President Donald Trump mentioned a potential phase two in February — since then, incoming White House economic adviser Larry Kudlow and congressional GOP leaders have added momentum to the effort and highlighted the importance of giving permanent relief to individual taxpayers.

“We’re in political season at this point,” said Tom Davis, a former Republican congressman who used to run the party’s House election arm. “To taxpayers that are now starting to receive the benefits of the tax cut, they’ll know where Republicans stand on a tax cut that Democrats oppose.”

Democrats have assailed the new law as a giveaway to corporations and the wealthy, and they’ve called for drastic changes.

“I’m ready to have a discussion with them. They want to fix some problems in the tax law? I want to fix some problems in the tax law,” said Sen. Chris Murphy, a Connecticut Democrat. Murphy said one of his demands was reducing the deficit effect of the bill.

Making the individual cuts permanent is estimated to cost $1.5 trillion in the decade after 2025, according to a Tax Foundation analysis using numbers from the Joint Committee on Taxation. Republicans had to sunset the individual changes to conform to the budget they set under Senate rules.

Raising the issue now forces Democrats to take an uncomfortable stance against middle class tax relief. If the individual tax breaks expire at the end of 2025, the bottom 80 percent of Americans would pay higher taxes than they would if the law never passed, according to an analysis by the nonpartisan Tax Policy Center.

Republicans on the Ways and Means Committee described tying the individual tax cut extension to ‘tax day’ as one option they’re working on. It’s not clear what, if any, other measures would be included.

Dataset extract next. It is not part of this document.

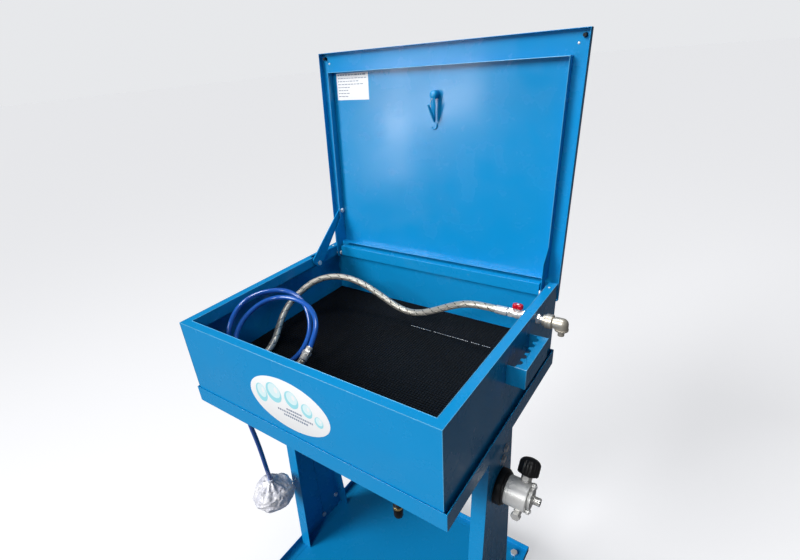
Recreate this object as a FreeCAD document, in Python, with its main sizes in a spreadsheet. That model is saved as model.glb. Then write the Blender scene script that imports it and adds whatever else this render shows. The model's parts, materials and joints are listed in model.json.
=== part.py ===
"""Parts washer tank: a steel tub with a hinged lid, on two channel legs over a wheeled base tray.

Frame: +Z up, floor at Z = 0, the user stands at -Y. The origin is on the floor under the middle of
the washer's outline with its lid open. Sizes are in millimetres. Places are written from the tub's
front left corner, and origin_x and origin_y move them into the frame.
"""
import FreeCAD, Part
import math
import os
import re
import Sketcher
from FreeCAD import Placement, Rotation, Vector

doc = FreeCAD.newDocument("parts_washer")

# ---------------------------------------------------------------- driving sizes
SIZES = {
    # frame
    "origin_x": 330.5,        # tub corner to the middle of the outline
    "origin_y": 264.2,
    # tub
    "tub_width": 600, "tub_depth": 494, "rim_height": 975, "tub_height": 198,
    "skin": 1.5,              # sheet of the tub and lid frame
    "rim_width": 18, "lip_drop": 26,
    "mouth_side": 14,         # gap in the back rim that each lid arm swings through
    # support band, legs and tray
    "band_height": 38, "band_side": 7, "band_front": 2.5, "band_skin": 2, "band_ledge": 30,
    "leg_inset": 8.5, "leg_flange": 32, "leg_skin": 2, "leg_top_half": 55, "leg_foot_half": 93,
    "tray_side": 1.5, "tray_front": 3, "tray_rear": 4, "tray_skin": 2, "tray_lip": 18,
    "tray_floor": 97,
    "beam_top": 718, "beam_height": 50, "beam_depth": 30, "beam_skin": 2,
    # lid
    "pivot_y": 478, "pivot_drop": 20, "lid_gap": 8, "lid_skin": 1.2, "lid_side": 2,
    "lid_tail": 21, "lid_lip": 13, "lid_tail_lip": 9, "lid_open": 92.9,
    "frame_inset": 25, "frame_front": 38, "frame_tail": 451, "frame_drop": 17, "arm_drop": 40,
    "arm_round": 12, "hinge_bolt": 3, "fit_gap": 0.05,
    # lid stay
    "stay_x": 20, "stay_skin": 2.5, "stay_width": 20, "stay_top_half": 6.3, "stay_brow": 16, "stay_reach": 111,
    "shoulder_back": 9, "shoulder_out": 3.5, "pin_y": 396, "pin_r": 3,
    # sieve, drain and gland
    "sieve_top": 845, "sieve_skin": 3, "drain_x": 484, "drain_y": 40, "gland_x": 50, "gland_y": 58,
    # solvent valve and inlet
    "valve_y": 372, "valve_drop": 20, "pipe_r": 6.5, "valve_r": 9.5,
    # tool holder
    "holder_front": 223, "holder_rear": 336, "holder_depth": 35, "holder_top": 941,
    "holder_height": 40, "holder_slot": 15,
    # pump
    "pump_y": 247, "pump_z": 621, "pump_base_r": 38, "pump_base_length": 18.5, "pump_r": 30,
    "pump_length": 45, "pump_tilt": 35, "knob_r": 21, "knob_x": 640,
    # casters
    "wheel_r": 37.5, "wheel_width": 24, "caster_inset": 31, "caster_trail": 24, "fork_gap": 30,
    # hoses
    "braid_d": 15, "blue_d": 11,
}
sheet = doc.addObject("Spreadsheet::Sheet", "Sizes")
for row, (alias, number) in enumerate(SIZES.items(), start=1):
    sheet.set("A%d" % row, alias.replace("_", " "))
    sheet.set("B%d" % row, str(number))
    sheet.setAlias("B%d" % row, alias)
doc.recompute()

# derived lengths, written once for use inside expressions
RIM = "rim_height"
PIVOT_Z = "(rim_height - pivot_drop)"
FLOOR_Z = "(rim_height - tub_height)"
BAND_Z = "(rim_height - tub_height - band_skin)"
PLATE_Z = "(rim_height + lid_gap)"
VALVE_Z = "(rim_height - valve_drop)"
WEB_RIGHT = "(tub_width - leg_inset)"

WORD = re.compile(r"[a-z][a-z_]*")
TURN = {"x": Rotation(Vector(0, 1, 0), 90), "y": Rotation(Vector(1, 0, 0), -90), "z": Rotation()}
parts = {}                    # node name -> finished object


def bound(text):
    """The expression with each alias written as the sheet's own."""
    return WORD.sub(lambda m: "Sizes." + m[0] if m[0] in SIZES else m[0], str(text))


def value(text):
    """The number that an expression of aliases comes to."""
    total = FreeCAD.Units.Quantity(sheet.evalExpression(bound(text)))
    return float(total.Value)


def put(thing, x, y, z):
    """Bind a placement to a point given from the tub's front left corner."""
    thing.setExpression("Placement.Base.x", bound("(%s) - origin_x" % x))
    thing.setExpression("Placement.Base.y", bound("(%s) - origin_y" % y))
    thing.setExpression("Placement.Base.z", bound(z))


def box(name, x, y, z):
    """A block between a low and a high expression along each axis."""
    thing = doc.addObject("Part::Box", name)
    for prop, (low, high) in zip(("Length", "Width", "Height"), (x, y, z)):
        thing.setExpression(prop, bound("(%s) - (%s)" % (high, low)))
    put(thing, x[0], y[0], z[0])
    return thing


def along(thing, axis, centre, start):
    """Turn a solid of revolution onto an axis and start it there."""
    thing.Placement = Placement(Vector(), TURN[axis])
    spot = dict(zip([a for a in "xyz" if a != axis], centre))
    spot[axis] = start
    put(thing, spot["x"], spot["y"], spot["z"])
    return thing


def rod(name, axis, centre, radius, start, end):
    """A cylinder along an axis; centre gives its other two coordinates."""
    thing = doc.addObject("Part::Cylinder", name)
    thing.setExpression("Radius", bound(radius))
    thing.setExpression("Height", bound("(%s) - (%s)" % (end, start)))
    return along(thing, axis, centre, start)


def taper(name, axis, centre, radii, start, end):
    """A cone frustum along an axis."""
    thing = doc.addObject("Part::Cone", name)
    thing.setExpression("Radius1", bound(radii[0]))
    thing.setExpression("Radius2", bound(radii[1]))
    thing.setExpression("Height", bound("(%s) - (%s)" % (end, start)))
    return along(thing, axis, centre, start)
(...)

If GOP tax writers choose to include the extension of business provisions such as full and immediate expensing — which allows companies to fully write off their capital expenditures right away — it could be a sign that Republicans are more serious about the effort, according to one tax analyst briefed on the GOP plans who asked not to be named because the discussions are private.

There are perils for Republicans in re-litigating the tax overhaul: It reminds voters that the GOP made the unpopular corporate tax cuts permanent and the popular middle-class breaks temporary. A second round that only consisted of making the individual breaks permanent would also force the self-styled party of fiscal responsibility to make the case for blowing out the deficit beyond the $1.5 trillion the current tax law adds in the first decade.

Still, Davis said that taxes would be a better conversation for Republicans to have than the chaos and legal woes surrounding the White House that have dominated the political conversation this year.

Some GOP operatives see the tax law as their only significant legislative achievement and therefore make-or-break for the party’s electoral hopes.

“The central question for November is: Does the middle think we cut their taxes? If the answer to that is yes, Republicans will keep the House,” said Corry Bliss, who runs the GOP-aligned super PAC Congressional Leadership Fund. And if the answer is no, “voters will punish Republicans,” he said.

“This bill will not sell itself,” Bliss said. “It’s gaining in popularity, but the work has just begun.”

A Gallup poll released March 7 found that 39 percent of Americans approve of the tax law — up 6 percentage points since January — but 49 percent still disapprove.

Adam Jentleson, who served as deputy chief of staff for the former Democratic Senate Majority Leader Harry Reid, predicted there’s “very little chance” that nine Democrats would back a bill centered on making the individual tax changes permanent.

“It is a cheap political exercise and they shouldn’t lend it any more credence than it deserves,” he said.


A round two isn’t expected to include any technical fixes to errors or oversights in last year’s law, which will need more time, according to the tax analyst who asked not to be named to discuss plans that have not been made public.

Sen. Ron Wyden, the top Democrat on the tax-writing Finance Committee, has criticized Republicans for passing the bill so hastily, and said his party wants fundamental changes to the law.

Republicans have said “the typical middle person is going to get a $4,000 tax cut — as of now there is no evidence of that,” Wyden said. What was passed, he said, amounted to “a stock buyback promotion act.”

Last month, Wyden highlighted a report on the Senate floor that showed corporate stock buybacks have reached more than $200 billion since the passage of the tax overhaul— and were coming in at a rate 30 times greater than worker bonuses.